Task objective »
Starting with the first line and ending with the line that holds "a loose heap.", repeat the material exactly.

Supplied data »
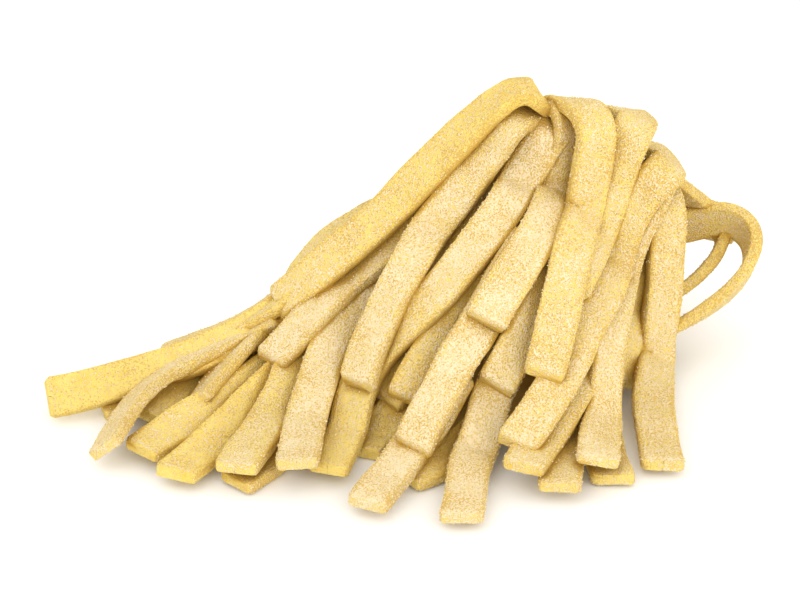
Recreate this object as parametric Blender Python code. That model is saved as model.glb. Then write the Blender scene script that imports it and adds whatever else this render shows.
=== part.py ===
"""A bundle of dry, broad, flat egg noodles, folded over a ridge and left as a loose heap.

Lengths are in millimetres until the last step, which writes the mesh in metres. X runs along the
heap, from its low tail to its steep shoulder, -Y is the front, and +Z is up.
Every noodle is a flat ribbon laid on the ones before it, so the tables are in the order of the
pile, from the table up. The ribbons and the mound that fills the heap end as one closed solid.
"""

import math
import random

import bmesh
import bpy
from mathutils import Quaternion, Vector
from mathutils.bvhtree import BVHTree

METRE = 0.001
NOODLE_WIDTH = 8.0
NOODLE_THICKNESS = 2.6

# How a ribbon is laid.
PRESSED_IN = 0.35          # how far a ribbon sinks into what it lies on, so that the two join
ROUTE_STEP = 2.0           # spacing of the points where a ribbon feels the pile
MESH_STRIDE = 4            # every fourth of those points carries a cross-section
FEELERS = (-1.0, -0.5, 0.0, 0.5, 1.0)   # where, across its half width, it feels the pile
FEELER_REACH = 0.94        # how close to its edges the outer two are
FEELER_HEIGHT = 160.0      # how far out of the pile they start
EDGE_ON = 0.45             # a face seen flatter than this counts as seen this flat
SETTLING_ROUNDS = 40       # how far a ribbon's stiffness evens out the bumps below it
STEEPEST_LEAN = 0.30       # most sideways slope that a ribbon takes from the ones below
LEAN_ROUNDS = 8            # how much that slope is evened out along the ribbon
USUAL_FACING = (0.3, 0.8)  # how far a foot and a crest turn from the slope towards the eye
MOST_LIFT = 15.0           # how far towards the eye a ribbon may be raised by those below it
LIFT_AT_CREST = 6.0        # the same, at the top of a leg
LIFT_EASES_OVER = 35.0     # length of leg over which the one grows into the other
CREST_PASS = 3.0           # how far past the ridge a leg's top may lie, seen from its own side
USUAL_BEND = 3.0           # radius of the fold at the crest
BEND_TURN = math.radians(95.0)
BEND_STEPS = 4
TURN_CURVE = 3             # how late a leg's own turn comes, towards its crest
FLOOR_STEP = 0.012         # keeps the undersides of ribbons on the table off one common plane
SHORTEST_EDGE = 0.02       # slivers that the joining leaves are closed up to this size

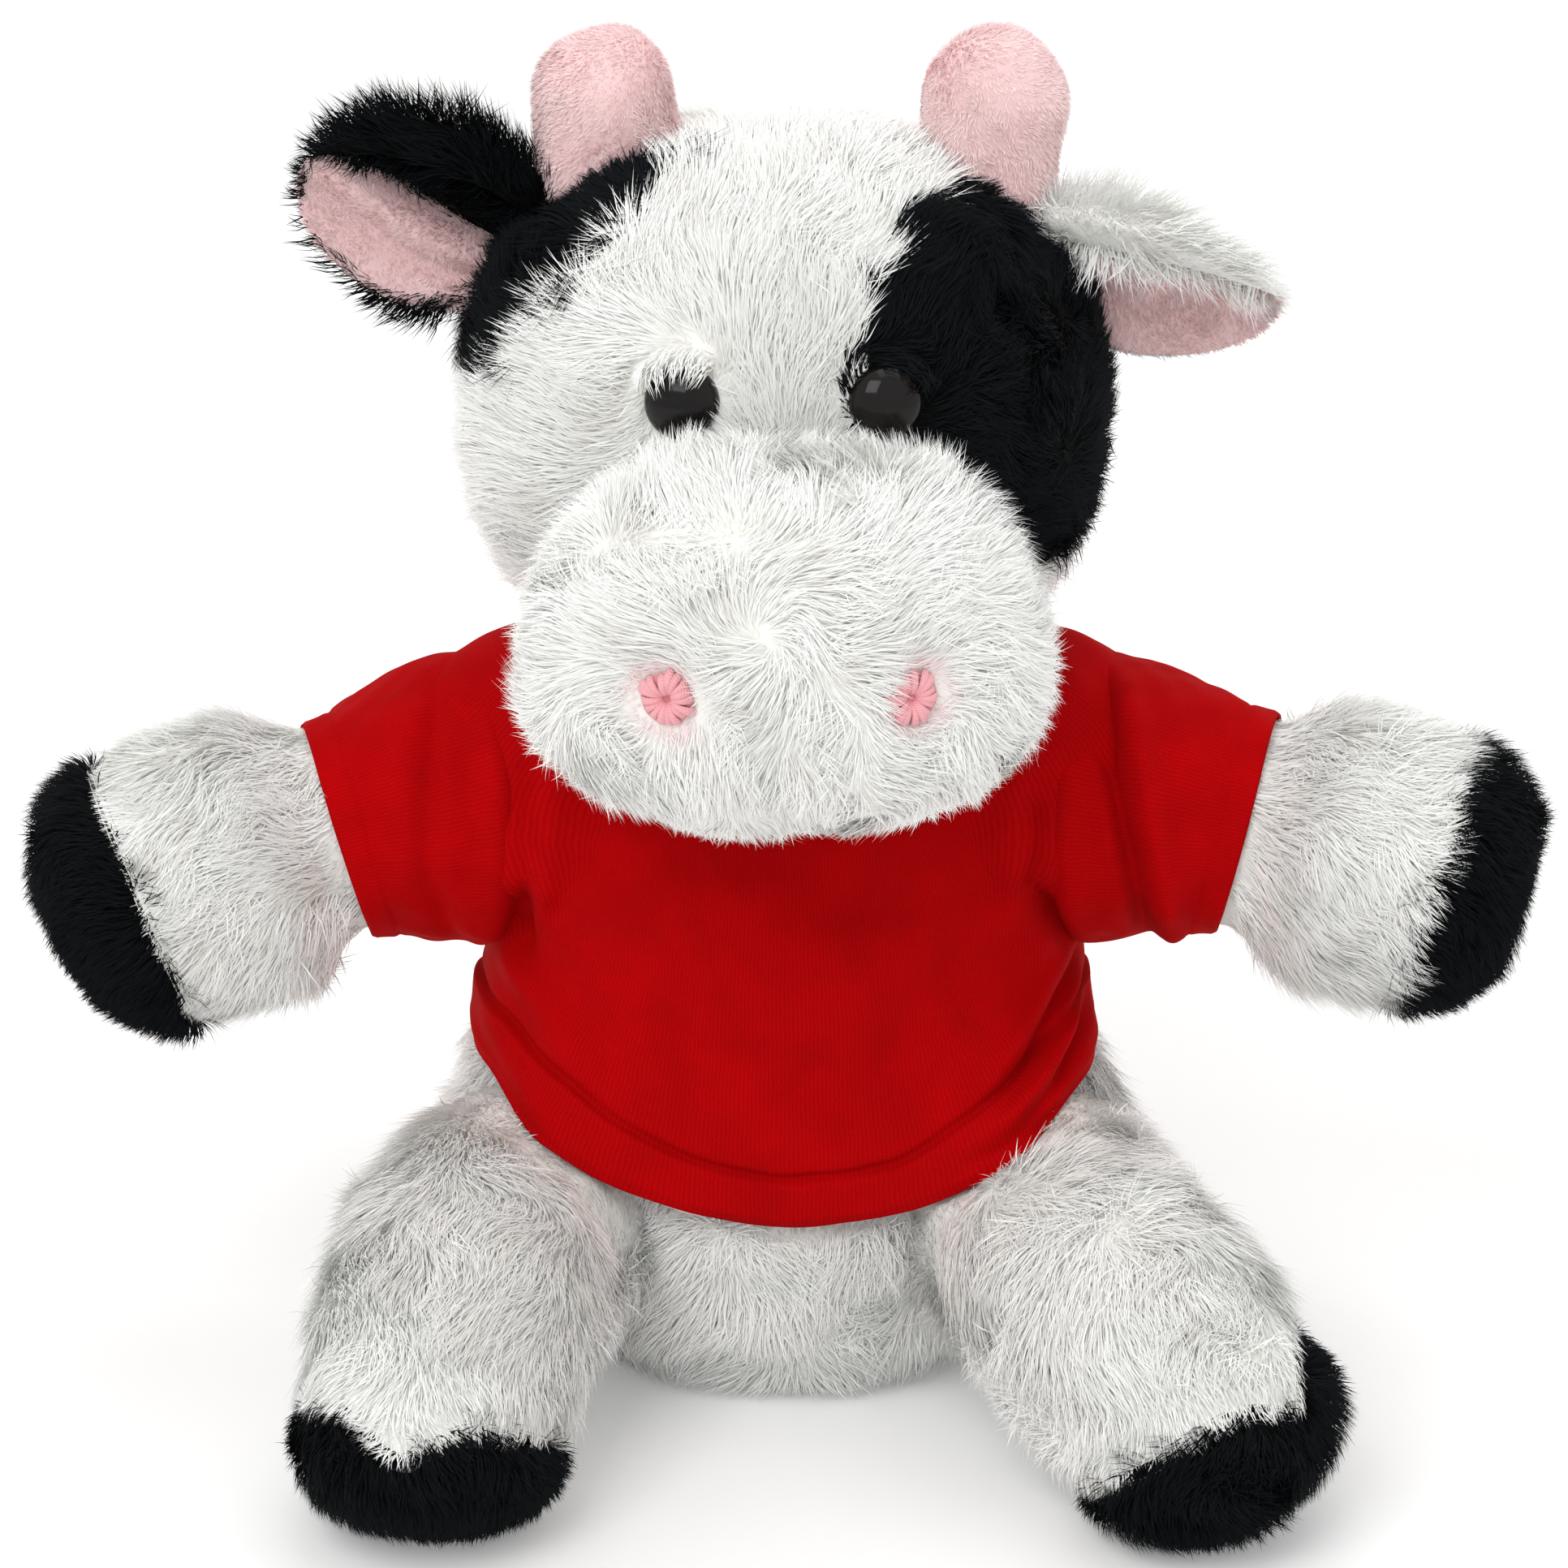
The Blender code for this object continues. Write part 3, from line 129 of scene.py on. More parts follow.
def makePiece(name, points, quads, triangles=None, maps=None):
    # one object at the origin, its place in its mesh
    triangles = np.zeros((0, 3), int) if triangles is None else triangles
    loops = np.concatenate([quads.ravel(), triangles.ravel()]).astype(np.int32)
    starts = np.concatenate([np.arange(len(quads)) * 4, len(quads) * 4 + np.arange(len(triangles)) * 3])
    mesh = bpy.data.meshes.new(name)
    mesh.vertices.add(len(points))
    mesh.vertices.foreach_set("co", (points * mm).astype(np.float32).ravel())
    mesh.loops.add(len(loops))
    mesh.loops.foreach_set("vertex_index", loops)
    mesh.polygons.add(len(starts))
    mesh.polygons.foreach_set("loop_start", starts.astype(np.int32))
    mesh.polygons.foreach_set("use_smooth", np.full(len(starts), True))
    for key, values in (maps or {}).items():
        layer = mesh.uv_layers.new(name=key)
        layer.uv.foreach_set("vector", values[loops].astype(np.float32).ravel())
    mesh.update()
    mesh.validate()
    piece = bpy.data.objects.new(name, mesh)
    bpy.context.scene.collection.objects.link(piece)
    return piece


def faceOut(points, quads, triangles=None):
    # turns all faces round where the volume inside them comes out negative
    volume = 0
    for faces in (quads, triangles):
        if faces is None or not len(faces):
            continue
        a, b, c = points[faces[:, 0]], points[faces[:, 1]], points[faces[:, 2]]
        volume += (a * np.cross(b, c)).sum()
        if faces.shape[1] == 4:
            volume += (a * np.cross(c, points[faces[:, 3]])).sum()
    if volume < 0:
        quads = quads[:, ::-1]
        triangles = None if triangles is None else triangles[:, ::-1]
    return quads, triangles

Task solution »
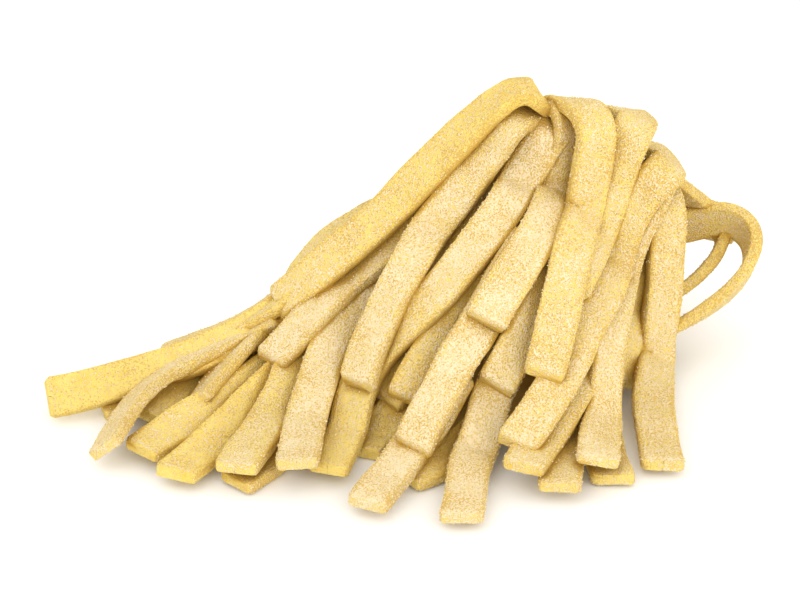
Recreate this object as parametric Blender Python code. That model is saved as model.glb. Then write the Blender scene script that imports it and adds whatever else this render shows.
=== part.py ===
"""A bundle of dry, broad, flat egg noodles, folded over a ridge and left as a loose heap.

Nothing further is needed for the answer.